Process the 1000 genome vcf file for EAS sample:

  • Extract EAS sample
  • Split multiallelic variants
  • Normalize variants
  • Rename variants as CHR:POS:REF:ALT
  • Remove duplicated variants
  • Calculate Alternative allele frequency
  • Tabix index

Sample code:

#!/bin/bash
# extract EAS sample ID
awk '$3=="EAS"{print $1}' integrated_call_samples_v3.20130502.ALL.panel >EAS.sample

# process
for chr in {1..22}
do
    bcftools view -S EAS.sample ALL.chr"${chr}".phase3_shapeit2_mvncall_integrated_v5a.20130502.genotypes.vcf.gz | \
        bcftools norm -m-any --check-ref w -f human_g1k_v37.fasta | \
        bcftools annotate -x ID,INFO -I +'%CHROM:%POS:%REF:%ALT' | \
        bcftools norm --rm-dup both | \
        bcftools +fill-tags -Oz  -- -t AF  \
          > EAS.chr"${chr}".split_norm_af.vcf.gz
    tabix -p vcf EAS.chr"${chr}".split_norm_af.vcf.gz
    echo "EAS.chr"${chr}".split_norm_af.vcf.gz" >>concat_list.txt 
done

# merge
bcftools concat -a -d both -f concat_list.txt -Ob | bcftools sort -Oz  > EAS.ALL.split_norm_af.1kgp3v5.hg19.vcf.gz
tabix -p vcf EAS.ALL.split_norm_af.1kgp3v5.hg19.vcf.gz
The processed dataset can then be used for:

  • infer palindromic SNPs / indels
  • check allele frequency difference
  • regional plot

rsID conversion table for quick annotation

Since GWASLab will check chr:pos and ea/nea to match rsID, it would take a little bit longer if we only use vcf.
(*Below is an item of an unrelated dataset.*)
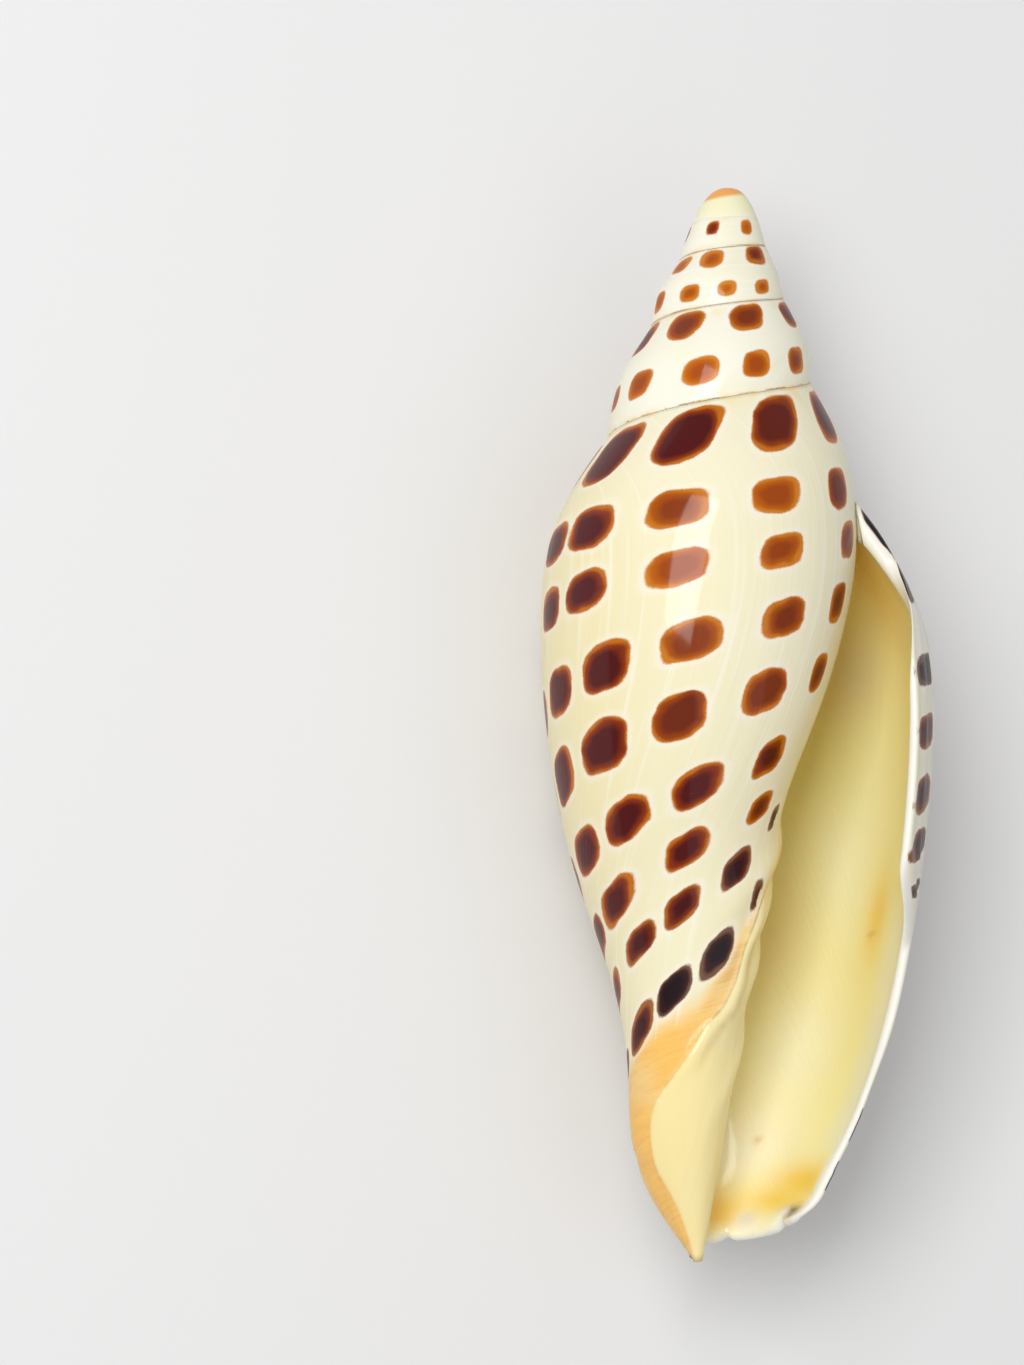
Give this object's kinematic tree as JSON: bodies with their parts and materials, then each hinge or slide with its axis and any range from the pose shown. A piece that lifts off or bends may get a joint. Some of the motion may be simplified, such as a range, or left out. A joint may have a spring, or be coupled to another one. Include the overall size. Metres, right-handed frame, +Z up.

But we can use a pre-annotated conversion table for common SNPs, and then annotate the rest of SNPs using large VCF file from dbSNP.

for i in range(1,23):
    sumstats = gl.Sumstats("./EAS.chr"+str(i)+".split_norm_af.vcf.gz",snpid="ID",fmt="vcf")
    sumstats.harmonize( basic_check=True,
                        ref_seq="./reference_genome/hg19/human_g1k_v37_decoy.fasta",
                        ref_rsid_vcf="./All_20180423.vcf.gz", 
                        n_cores=4)
    sumstats.data.loc[:,["SNPID","rsID","CHR","POS","NEA","EA"]].to_csv("./1kg_af_dbsnp151."+str(i)+".txt.gz","\t",index=None)
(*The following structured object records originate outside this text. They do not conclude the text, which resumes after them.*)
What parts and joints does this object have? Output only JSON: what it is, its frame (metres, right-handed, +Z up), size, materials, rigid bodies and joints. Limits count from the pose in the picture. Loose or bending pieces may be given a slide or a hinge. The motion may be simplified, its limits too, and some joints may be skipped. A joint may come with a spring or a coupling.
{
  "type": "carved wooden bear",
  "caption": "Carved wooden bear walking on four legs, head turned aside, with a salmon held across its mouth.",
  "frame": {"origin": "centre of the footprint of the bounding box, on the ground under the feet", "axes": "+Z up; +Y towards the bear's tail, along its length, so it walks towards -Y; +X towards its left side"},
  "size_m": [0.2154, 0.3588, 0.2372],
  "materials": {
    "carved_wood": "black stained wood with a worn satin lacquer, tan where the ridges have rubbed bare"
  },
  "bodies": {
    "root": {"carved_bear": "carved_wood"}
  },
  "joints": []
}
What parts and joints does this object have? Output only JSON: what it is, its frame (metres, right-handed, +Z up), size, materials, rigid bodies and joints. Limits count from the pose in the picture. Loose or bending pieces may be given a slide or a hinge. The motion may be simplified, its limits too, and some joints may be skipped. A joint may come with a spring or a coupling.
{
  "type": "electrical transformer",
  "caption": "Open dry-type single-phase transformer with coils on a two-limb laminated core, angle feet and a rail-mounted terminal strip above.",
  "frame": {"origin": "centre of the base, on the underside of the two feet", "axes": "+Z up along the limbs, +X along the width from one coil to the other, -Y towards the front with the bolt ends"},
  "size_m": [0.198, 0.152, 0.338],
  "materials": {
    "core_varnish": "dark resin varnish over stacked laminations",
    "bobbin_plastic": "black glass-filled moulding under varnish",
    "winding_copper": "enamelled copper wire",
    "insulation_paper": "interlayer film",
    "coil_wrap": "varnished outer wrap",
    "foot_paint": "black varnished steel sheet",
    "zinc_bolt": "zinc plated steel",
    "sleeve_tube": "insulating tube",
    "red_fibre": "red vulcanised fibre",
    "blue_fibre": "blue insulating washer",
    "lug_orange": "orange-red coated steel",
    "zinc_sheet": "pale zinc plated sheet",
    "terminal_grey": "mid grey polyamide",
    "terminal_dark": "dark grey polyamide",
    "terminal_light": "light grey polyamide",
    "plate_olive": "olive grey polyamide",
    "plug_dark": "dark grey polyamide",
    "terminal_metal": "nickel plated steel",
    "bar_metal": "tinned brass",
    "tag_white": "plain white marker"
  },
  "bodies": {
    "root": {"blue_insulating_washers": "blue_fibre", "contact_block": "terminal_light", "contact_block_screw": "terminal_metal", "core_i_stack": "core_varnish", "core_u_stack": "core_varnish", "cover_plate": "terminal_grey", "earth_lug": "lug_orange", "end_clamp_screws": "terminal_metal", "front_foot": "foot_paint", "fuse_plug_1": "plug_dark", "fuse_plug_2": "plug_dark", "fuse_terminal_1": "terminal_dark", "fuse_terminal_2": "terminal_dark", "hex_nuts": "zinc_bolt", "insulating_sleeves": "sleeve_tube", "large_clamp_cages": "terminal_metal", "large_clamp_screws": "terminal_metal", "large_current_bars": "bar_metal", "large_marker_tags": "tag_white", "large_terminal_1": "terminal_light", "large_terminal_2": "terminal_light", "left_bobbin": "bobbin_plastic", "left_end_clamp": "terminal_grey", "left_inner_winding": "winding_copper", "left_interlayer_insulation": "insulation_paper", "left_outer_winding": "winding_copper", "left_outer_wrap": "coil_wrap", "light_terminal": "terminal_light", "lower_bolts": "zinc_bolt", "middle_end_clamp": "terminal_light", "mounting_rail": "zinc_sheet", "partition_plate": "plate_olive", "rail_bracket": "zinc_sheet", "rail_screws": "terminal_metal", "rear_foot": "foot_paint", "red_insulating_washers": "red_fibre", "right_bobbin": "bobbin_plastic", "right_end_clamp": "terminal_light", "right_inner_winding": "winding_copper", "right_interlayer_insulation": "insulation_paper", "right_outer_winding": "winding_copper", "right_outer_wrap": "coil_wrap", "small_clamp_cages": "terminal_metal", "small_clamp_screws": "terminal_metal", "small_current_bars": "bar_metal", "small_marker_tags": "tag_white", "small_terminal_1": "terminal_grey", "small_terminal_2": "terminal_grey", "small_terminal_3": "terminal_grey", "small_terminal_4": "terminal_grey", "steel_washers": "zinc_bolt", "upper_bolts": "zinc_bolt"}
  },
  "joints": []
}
In terminal, combine the files:

# get header
zcat 1kg_af_dbsnp151.1.txt.gz | head -1 > 1kg_af_dbsnp151_auto.txt

for i in $(seq 1 22)
do
# get complete SNPID-rsID pairs
zcat 1kg_af_dbsnp151.${i}.txt.gz | awk -v FS="\t" -v OFS="\t" 'NR>1 && $2!="" {print $0}' >>1kg_af_dbsnp151_auto.txt
done

dbsnp: database for annotation of rsID

gnomad

  • Allele frequency for major ancestries and rsID
  • gnomAD v2 & gnomAD v2 liftover & gnomAD v3: gnomAD

Reference Library for variants annotation

GWASLab uses:

  • ensembl release 87 (hg19): https://ftp.ensembl.org/pub/grch37/release-109/gtf/homo_sapiens/
  • ensembl release 109 (hg38): https://ftp.ensembl.org/pub/release-109/gtf/homo_sapiens/
  • NCBI refseq GRCh37 : https://ftp.ncbi.nlm.nih.gov/refseq/H_sapiens/annotation/GRCh37_latest/refseq_identifiers/GRCh37_latest_genomic.gtf.gz
  • NCBI refseq GRCh38 : https://ftp.ncbi.nlm.nih.gov/refseq/H_sapiens/annotation/GRCh38_latest/refseq_identifiers/GRCh38_latest_genomic.gtf.gz

Currently, GWASLab could use either ensembl or refseq gtf reference data to annotate lead SNPs with the nearest gene name.